Table 1: Strategies suggested by Wand and colleagues for the Refine stage of the Fit-for-Purpose model, to retrain sensory precision, motor imagery, motor control and precision.


Suggested Examples

Sensory Precision


  • sensory localisation, +/- sensory discrimination
  • graphesthesia

Motor Imagery (GMI)


  • left/right judgement
  • motor empathy
  • imagined movement

Motor Control / motor precision

Low load precision-focused and feedback-enriched:

- independent spinal movements

  • independent hip movements

3. Load the back to promote positive tissue adaptation and experience safety with movement

Using the principle that the bioplasticity of the body means that the back will adapt to its demands in a healthy way to increase its fitness for purpose, the following strategies are suggested for this stage of the rehabilitation:

a. Precision-focused and feedback-enriched graded exercises with graded increases in loading. This might also include contextual and cognitive loading.

b. Partial- then whole-practice of functional tasks relevant to the individual’s goals.

4. Consolidate safety under load

Ongoing general exercise prescription of increasing intensity that integrates skills learned above and is orientated towards patient-derived goals.


I like the Fit –for-Purpose model because it incorporates so many physiotherapy rehabilitation elements (e.g. cognitions, perceptions, movement function and tissue tolerance to load) which, when addressed in isolation, have not always been shown to be effective for individuals with CLBP. People with CLBP are individuals with different stories and influences on their threat perceptions and responses. However, there are common inter-individual elements which the Fit-for-Purpose model addresses - a lack of understanding that the back is fit for purpose, loss of refinement of sensorimotor function and loss of load tolerance.

The Fit –for-Purpose model does not take into account different coping styles which may require individual tailoring of rehabilitation. For example, individuals with CLBP and a Defensive High Anxious* coping style may tend to pay attention to multiple sensations from the body and interpret them for threat (Clark, Nijs, Yeowell, Holmes, & Goodwin, 2019; Franklin, Holmes, Smith, & Fowler, 2016), whereas the Repressor* coping style may tend to pay minimal attention to body feedback, and may therefore receive inadequate normal sensory cues (Eysenck, 1997). Inadequate processing of sensory cues may reinforce evidence from the back that it is not fit for purpose because of the altered sensory processing. These two coping styles may present differently and require a different level of emphasis at each of the four stages of the Fit-for-Purpose model rehabilitation.

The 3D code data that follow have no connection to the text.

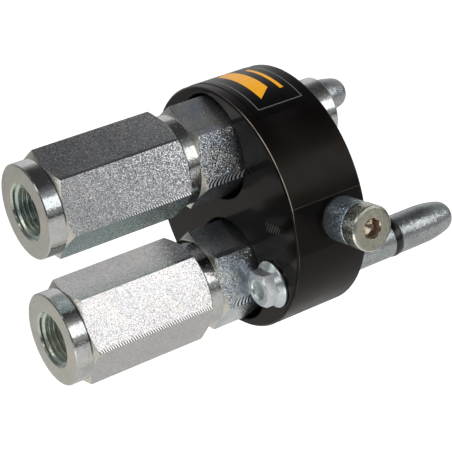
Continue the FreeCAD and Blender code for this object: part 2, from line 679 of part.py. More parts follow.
def roller_screw(name, side):
    """Shoulder screw with a low round head and a hexagon socket."""
    body = new_body(name)
    head = f"({FLAT} + washer_thickness + roller_length + 2 * roller_end_gap)"
    top = f"({head} + screw_head_height)"
    thread_end = f"({FLAT} - screw_thread_length)"
    neck = "(screw_thread_radius - screw_relief)"
    revolve(body, [
        (thread_end, "0"), (thread_end, neck), (f"{thread_end} + screw_relief", "screw_thread_radius"),
        (f"{FLAT} - 2 * screw_relief", "screw_thread_radius"), (f"{FLAT} - screw_relief", neck),
        (FLAT, neck), (FLAT, "shoulder_radius"), (head, "shoulder_radius"),
        (head, "screw_head_radius - screw_head_chamfer"),
        (f"{head} + screw_head_chamfer", "screw_head_radius"),
        (f"{top} - screw_head_chamfer", "screw_head_radius"),
        (top, "screw_head_radius - screw_head_chamfer"), (top, "0"),
    ])
    add_feature(body, "Pocket", hexagon(body, "socket_width", top), "socket_depth")
    # Mouth chamfer and drilled floor of the socket
    mouth = "(socket_width / sqrt(3))"
    floor = f"({top} - socket_depth)"
    drill = "(socket_width / 2 - fit_gap)"
    turn_away(body, [(f"{top} - screw_relief", "0"), (f"{top} - screw_relief", f"{mouth} - screw_relief"),
                     (top, mouth), (top, "0")])
    turn_away(body, [(f"{floor} + screw_relief", "0"), (f"{floor} + screw_relief", drill), (floor, drill),
                     (f"{floor} - {drill} / sqrt(3)", "0")])
    return side_ways(body, side)


def identification_label():
    """Thin film that follows the block's crown."""
    body = new_body("identification_label")
    inner = "(block_radius + label_gap)"
    outer = f"({inner} + label_thickness)"
    start, end = f"({FRONT} + label_start)", f"({FRONT} + label_start + label_width)"
    profile = outline(body, "XZ_Plane", [(start, inner), (start, outer), (end, outer), (end, inner)])
    film = body.newObject("PartDesign::Revolution", "identification_label_film")
    film.Profile = profile
    film.ReferenceAxis = (profile, ["H_Axis"])
    film.Midplane = True
    film.setExpression("Angle", bound("label_angle"))
    return body


subparts = [coupling_block(), identification_label()]
for place, line in (("upper", UPPER_LINE), ("lower", LOWER_LINE)):
    subparts += [
        port_body(f"port_body_{place}", line, f"port_turn_{place}"),
        probe_body(f"probe_body_{place}", line, f"probe_turn_{place}"),
        valve_guide(f"valve_guide_{place}", line),
        valve_poppet(f"valve_poppet_{place}", line),
        valve_spring(f"valve_spring_{place}", line),
        ring_seal(f"joint_seal_{place}", line, f"({JOINT} + joint_seal_setback + fit_gap)",
                  "joint_seal_section", "(spigot_radius + fit_gap / 2)"),
        ring_seal(f"shank_seal_{place}", line, f"({RECESS_FLOOR} + shank_seal_setback + fit_gap)",
                  "shank_seal_section", "(shank_radius + fit_gap / 2)"),
        ring_seal(f"poppet_seal_{place}", line,
                  f"({VALVE_SEAT} + valve_land / 2 - poppet_seal_section / 2)",
                  "poppet_seal_section", f"({POPPET_RADIUS} + fit_gap / 2)"),
    ]
for place in ("lower", "upper"):
    subparts += [
        guide_pin(f"guide_pin_{place}", *PIN_PLACES[place]),
        guide_pin_seal(f"guide_pin_seal_{place}", *PIN_PLACES[place]),
    ]
for place, side in (("left", 1), ("right", -1)):
    subparts.append(cam_roller(f"cam_roller_{place}", side))
subparts += [
    group("flange_bolts", [flange_bolt(f"flange_bolt_{place}", *PIN_PLACES[place]) for place in PIN_PLACES]),
    group("retaining_clips", [
        retaining_clip("retaining_clip_upper", UPPER_LINE),
        retaining_clip("retaining_clip_lower", LOWER_LINE),
    ]),
    group("roller_screws", [roller_screw("roller_screw_left", 1), roller_screw("roller_screw_right", -1)]),
    group("roller_washers", [roller_washer("roller_washer_left", 1), roller_washer("roller_washer_right", -1)]),
]

doc.recompute()
for item in doc.Objects:
    if "Invalid" in item.State or "Error" in item.State:
        raise RuntimeError(f"{item.Name} failed: {item.State}")
for subpart in subparts:
    if subpart.Shape.isNull() or not subpart.Shape.isValid():
        raise RuntimeError(f"{subpart.Label} has no valid shape")

os.makedirs("parts", exist_ok=True)
for subpart in subparts:
    subpart.Shape.exportStep(f"parts/{subpart.Label}.step")
    box = subpart.Shape.BoundBox
    print(f"{subpart.Label}: {len(subpart.Shape.Solids)} solids, {subpart.Shape.Volume:.0f} mm3, "
          f"x {box.XMin:.1f} to {box.XMax:.1f}")
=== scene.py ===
"""Looks of a hydraulic multi-coupling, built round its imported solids.

Sizes are in millimetres in the part's own frame. +X is the direction in which the half is pushed home, +Z runs
from the lower line to the upper one, and the mating face lies at X 0. The camera looks at the -Y side.
"""

import logging
import math
from collections.abc import Callable
from dataclasses import dataclass
from enum import Enum
from functools import reduce

import bpy
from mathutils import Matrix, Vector

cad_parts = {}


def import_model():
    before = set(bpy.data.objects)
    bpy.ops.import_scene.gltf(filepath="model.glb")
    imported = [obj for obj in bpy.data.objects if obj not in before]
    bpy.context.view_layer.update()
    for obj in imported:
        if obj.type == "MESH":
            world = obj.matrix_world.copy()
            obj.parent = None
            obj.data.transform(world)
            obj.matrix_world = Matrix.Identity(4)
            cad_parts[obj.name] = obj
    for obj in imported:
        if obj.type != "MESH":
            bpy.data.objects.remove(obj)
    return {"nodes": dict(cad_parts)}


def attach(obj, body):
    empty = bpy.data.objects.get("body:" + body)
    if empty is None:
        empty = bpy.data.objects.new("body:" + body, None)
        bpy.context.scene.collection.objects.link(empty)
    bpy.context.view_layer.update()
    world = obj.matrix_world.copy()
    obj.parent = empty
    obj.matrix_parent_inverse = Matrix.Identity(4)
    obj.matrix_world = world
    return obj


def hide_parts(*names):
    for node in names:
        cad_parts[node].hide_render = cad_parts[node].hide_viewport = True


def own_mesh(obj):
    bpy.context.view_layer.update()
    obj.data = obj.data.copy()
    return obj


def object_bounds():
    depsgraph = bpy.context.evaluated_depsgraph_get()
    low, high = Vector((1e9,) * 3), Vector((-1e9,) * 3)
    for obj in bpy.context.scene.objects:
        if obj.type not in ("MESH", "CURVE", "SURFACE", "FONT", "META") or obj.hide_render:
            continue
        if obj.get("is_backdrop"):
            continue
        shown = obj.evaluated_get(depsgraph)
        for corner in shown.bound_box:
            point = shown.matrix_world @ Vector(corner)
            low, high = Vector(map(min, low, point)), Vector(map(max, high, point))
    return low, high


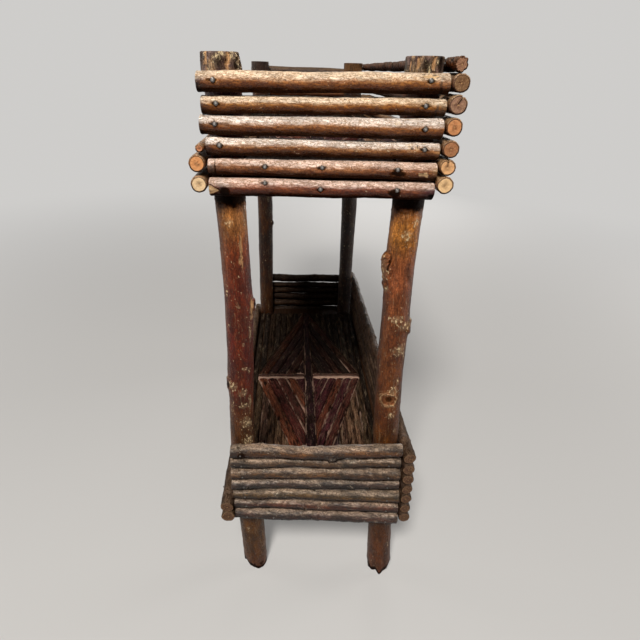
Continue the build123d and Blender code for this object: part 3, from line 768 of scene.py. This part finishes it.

The concept of the Fit-for-Purpose model by Wand and colleagues proposes four rehabilitation stages for individuals with CLBP and can be summarised as: 1) Understand, 2) Refine, 3) Load and 4) Consolidate. Based on my own clinical experience, this seems to be an exciting new model and I look forward to seeing results of the testing to show effectiveness on outcomes in CLBP.

*Defensive High Anxious coping styles are high in trait anxiety and high in defensiveness, as measured by the State-Trait Anxiety Inventory and the Marlowe Crowne Social Desirability Scale respectively. Repressor coping style is low in self-report trait anxiety and high in defensiveness.

Dr Jacqui R Clark PhD

Registered Specialist Pain Physiotherapist, New Zealand, working clinically at Pains and Brains

References and further reading:

Clark, J. R., Nijs, J., Yeowell, G., Holmes, P., & Goodwin, P. C. (2019). Trait Sensitivity, Anxiety and Personality are predictive of Central Sensitisation Symptoms in Patients with Chronic Low Back Pain. Pain Practice.

Eysenck. (1997). Anxiety and Cognition. A Unified Theory. HoveUK: Psychology Press.

Franklin, Z., Holmes, P., Smith, N., & Fowler, N. (2016). Personality Type Influences Attentional Bias in Individuals with Chronic Back Pain. PloS One, 11(1), e0147035.

Wand, B. M., Cashin, A. G., McAuley, J. H., Bagg, M. K., Orange, G. M., & Moseley, G. L. (2022). The Fit-for-Purpose Model: Conceptualizing and Managing Chronic Nonspecific Low Back Pain as an Information Problem. Physical Therapy.